▶ [ROWS]:

• • • •

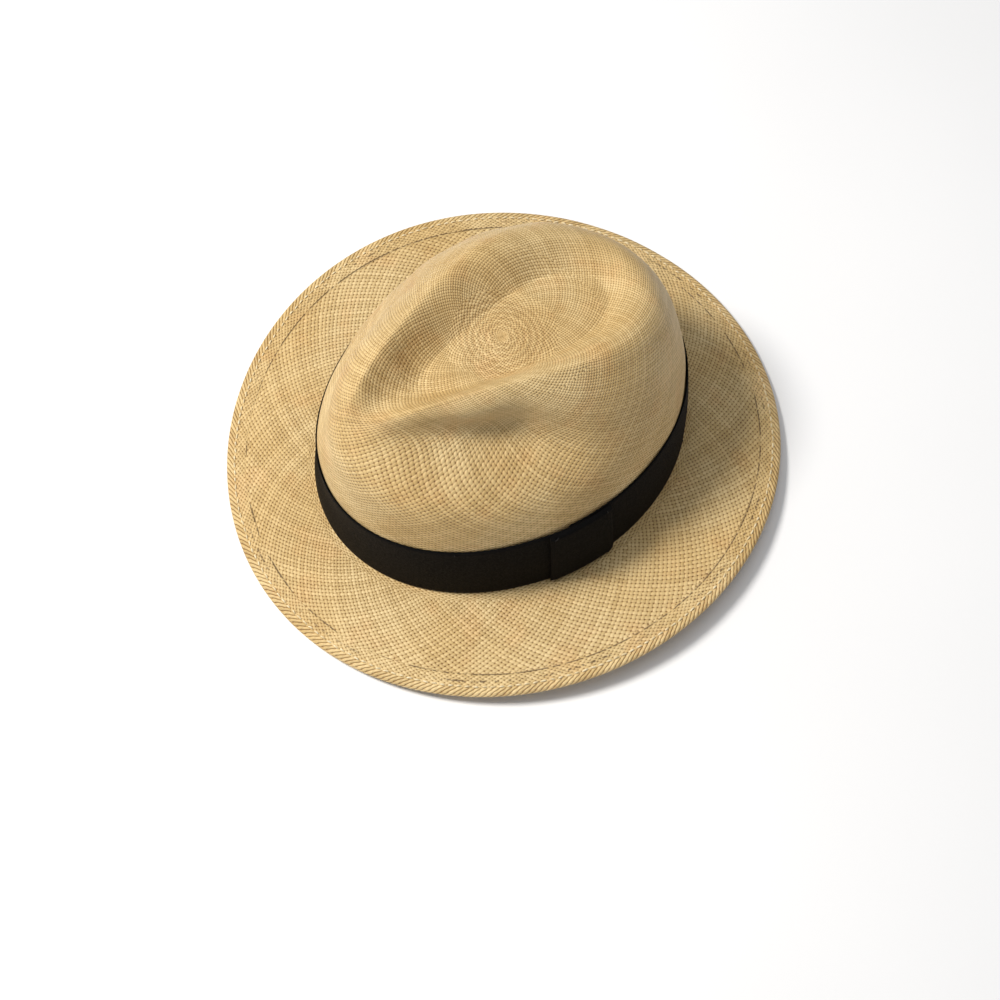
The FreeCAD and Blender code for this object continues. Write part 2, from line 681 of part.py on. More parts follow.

• • • •

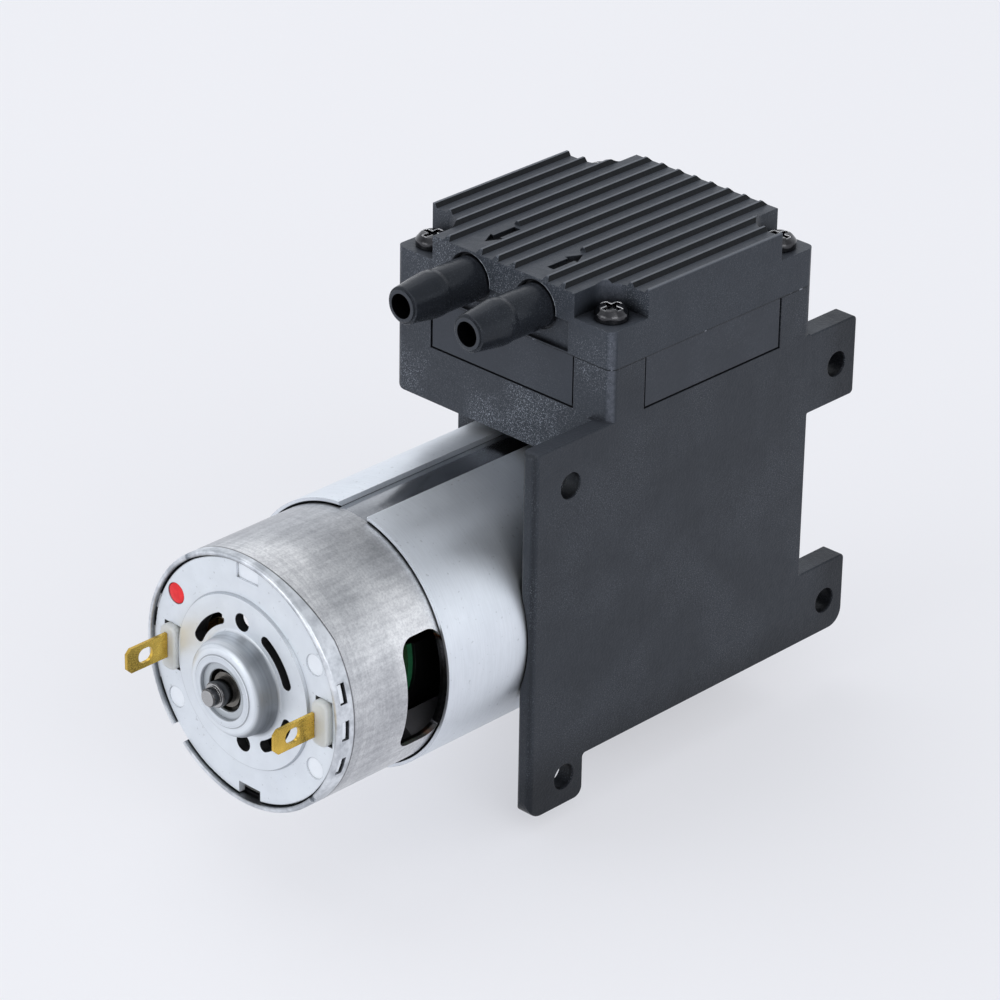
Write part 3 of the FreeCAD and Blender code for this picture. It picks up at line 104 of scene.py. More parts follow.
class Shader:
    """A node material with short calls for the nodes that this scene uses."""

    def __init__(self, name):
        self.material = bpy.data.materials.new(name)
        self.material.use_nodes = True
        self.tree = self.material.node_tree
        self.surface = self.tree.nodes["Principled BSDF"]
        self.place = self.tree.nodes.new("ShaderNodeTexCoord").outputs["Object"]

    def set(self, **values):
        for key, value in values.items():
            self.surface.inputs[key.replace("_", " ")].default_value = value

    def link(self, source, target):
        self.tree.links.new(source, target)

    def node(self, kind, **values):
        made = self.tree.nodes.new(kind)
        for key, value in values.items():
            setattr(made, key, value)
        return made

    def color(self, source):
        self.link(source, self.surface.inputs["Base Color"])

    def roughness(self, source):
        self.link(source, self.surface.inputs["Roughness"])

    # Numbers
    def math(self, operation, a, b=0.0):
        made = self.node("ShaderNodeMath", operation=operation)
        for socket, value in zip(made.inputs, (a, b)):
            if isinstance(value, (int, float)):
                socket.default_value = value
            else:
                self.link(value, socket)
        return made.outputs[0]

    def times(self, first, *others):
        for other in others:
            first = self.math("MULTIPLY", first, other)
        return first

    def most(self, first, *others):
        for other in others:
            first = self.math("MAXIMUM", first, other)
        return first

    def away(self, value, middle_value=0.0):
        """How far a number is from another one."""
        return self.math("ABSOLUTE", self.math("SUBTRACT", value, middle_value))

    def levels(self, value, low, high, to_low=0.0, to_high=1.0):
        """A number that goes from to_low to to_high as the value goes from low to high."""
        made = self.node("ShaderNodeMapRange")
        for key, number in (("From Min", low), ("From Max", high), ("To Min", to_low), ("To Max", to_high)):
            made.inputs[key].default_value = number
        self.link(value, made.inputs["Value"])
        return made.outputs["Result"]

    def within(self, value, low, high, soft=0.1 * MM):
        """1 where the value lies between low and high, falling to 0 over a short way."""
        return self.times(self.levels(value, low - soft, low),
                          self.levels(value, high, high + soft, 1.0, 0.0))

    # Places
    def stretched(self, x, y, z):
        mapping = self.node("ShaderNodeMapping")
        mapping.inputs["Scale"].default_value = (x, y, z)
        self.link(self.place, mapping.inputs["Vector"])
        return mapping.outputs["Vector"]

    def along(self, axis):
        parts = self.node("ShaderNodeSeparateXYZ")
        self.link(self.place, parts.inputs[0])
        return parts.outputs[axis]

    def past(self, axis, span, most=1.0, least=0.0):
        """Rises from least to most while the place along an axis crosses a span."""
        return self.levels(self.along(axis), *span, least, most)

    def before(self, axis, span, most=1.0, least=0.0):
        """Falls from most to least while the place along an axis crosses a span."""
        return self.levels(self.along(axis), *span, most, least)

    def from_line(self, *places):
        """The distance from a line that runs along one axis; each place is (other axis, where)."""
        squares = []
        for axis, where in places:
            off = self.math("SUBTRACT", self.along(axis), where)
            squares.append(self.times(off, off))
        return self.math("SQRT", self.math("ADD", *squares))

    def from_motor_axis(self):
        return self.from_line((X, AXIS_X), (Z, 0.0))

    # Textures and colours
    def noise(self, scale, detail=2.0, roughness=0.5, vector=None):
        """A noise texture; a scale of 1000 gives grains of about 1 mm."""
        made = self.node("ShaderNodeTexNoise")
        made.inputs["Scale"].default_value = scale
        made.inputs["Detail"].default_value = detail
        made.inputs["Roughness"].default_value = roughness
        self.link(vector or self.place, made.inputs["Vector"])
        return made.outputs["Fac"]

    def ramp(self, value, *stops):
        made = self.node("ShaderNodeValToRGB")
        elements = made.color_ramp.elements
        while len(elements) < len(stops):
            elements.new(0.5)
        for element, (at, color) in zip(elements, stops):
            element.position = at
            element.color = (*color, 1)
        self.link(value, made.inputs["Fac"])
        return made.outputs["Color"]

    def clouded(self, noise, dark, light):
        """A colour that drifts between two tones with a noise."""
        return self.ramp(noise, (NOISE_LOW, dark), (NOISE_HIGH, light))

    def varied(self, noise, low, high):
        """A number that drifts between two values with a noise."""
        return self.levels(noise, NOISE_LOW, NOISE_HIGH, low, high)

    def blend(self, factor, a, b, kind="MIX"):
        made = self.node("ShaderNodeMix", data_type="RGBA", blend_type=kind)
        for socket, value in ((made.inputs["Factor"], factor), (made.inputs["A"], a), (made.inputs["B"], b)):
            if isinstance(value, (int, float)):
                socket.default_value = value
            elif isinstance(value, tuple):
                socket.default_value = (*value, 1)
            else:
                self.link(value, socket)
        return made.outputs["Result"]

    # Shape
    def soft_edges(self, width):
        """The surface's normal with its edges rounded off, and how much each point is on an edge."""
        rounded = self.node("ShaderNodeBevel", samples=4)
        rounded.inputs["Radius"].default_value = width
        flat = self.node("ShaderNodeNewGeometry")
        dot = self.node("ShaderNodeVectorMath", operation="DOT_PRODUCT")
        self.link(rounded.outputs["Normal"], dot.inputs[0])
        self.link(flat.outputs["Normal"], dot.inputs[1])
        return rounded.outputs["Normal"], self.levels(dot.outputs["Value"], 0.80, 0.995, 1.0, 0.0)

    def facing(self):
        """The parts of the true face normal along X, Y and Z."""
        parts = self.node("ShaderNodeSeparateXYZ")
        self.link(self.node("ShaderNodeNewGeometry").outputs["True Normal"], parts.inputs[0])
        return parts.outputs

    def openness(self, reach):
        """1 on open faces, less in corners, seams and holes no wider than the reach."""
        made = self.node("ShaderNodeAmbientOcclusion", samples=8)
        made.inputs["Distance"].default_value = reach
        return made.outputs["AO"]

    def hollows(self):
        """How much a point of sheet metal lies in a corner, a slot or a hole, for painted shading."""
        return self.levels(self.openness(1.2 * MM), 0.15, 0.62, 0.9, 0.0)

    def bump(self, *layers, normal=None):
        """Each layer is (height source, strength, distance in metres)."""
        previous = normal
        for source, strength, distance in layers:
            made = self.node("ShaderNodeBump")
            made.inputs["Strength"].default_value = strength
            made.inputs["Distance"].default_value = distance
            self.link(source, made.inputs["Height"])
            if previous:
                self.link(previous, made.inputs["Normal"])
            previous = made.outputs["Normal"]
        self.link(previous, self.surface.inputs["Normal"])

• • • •

▶ [SHORT PROBLEM]:
Starting at the line that contains "Write part 3", set down every line up to and including the line that contains "self.tree.links.new(source, target)", exactly as given, and no other line.

▶ [THE RESULT]:
Write part 3 of the FreeCAD and Blender code for this picture. It picks up at line 104 of scene.py. More parts follow.
class Shader:
    """A node material with short calls for the nodes that this scene uses."""

    def __init__(self, name):
        self.material = bpy.data.materials.new(name)
        self.material.use_nodes = True
        self.tree = self.material.node_tree
        self.surface = self.tree.nodes["Principled BSDF"]
        self.place = self.tree.nodes.new("ShaderNodeTexCoord").outputs["Object"]

    def set(self, **values):
        for key, value in values.items():
            self.surface.inputs[key.replace("_", " ")].default_value = value

    def link(self, source, target):
        self.tree.links.new(source, target)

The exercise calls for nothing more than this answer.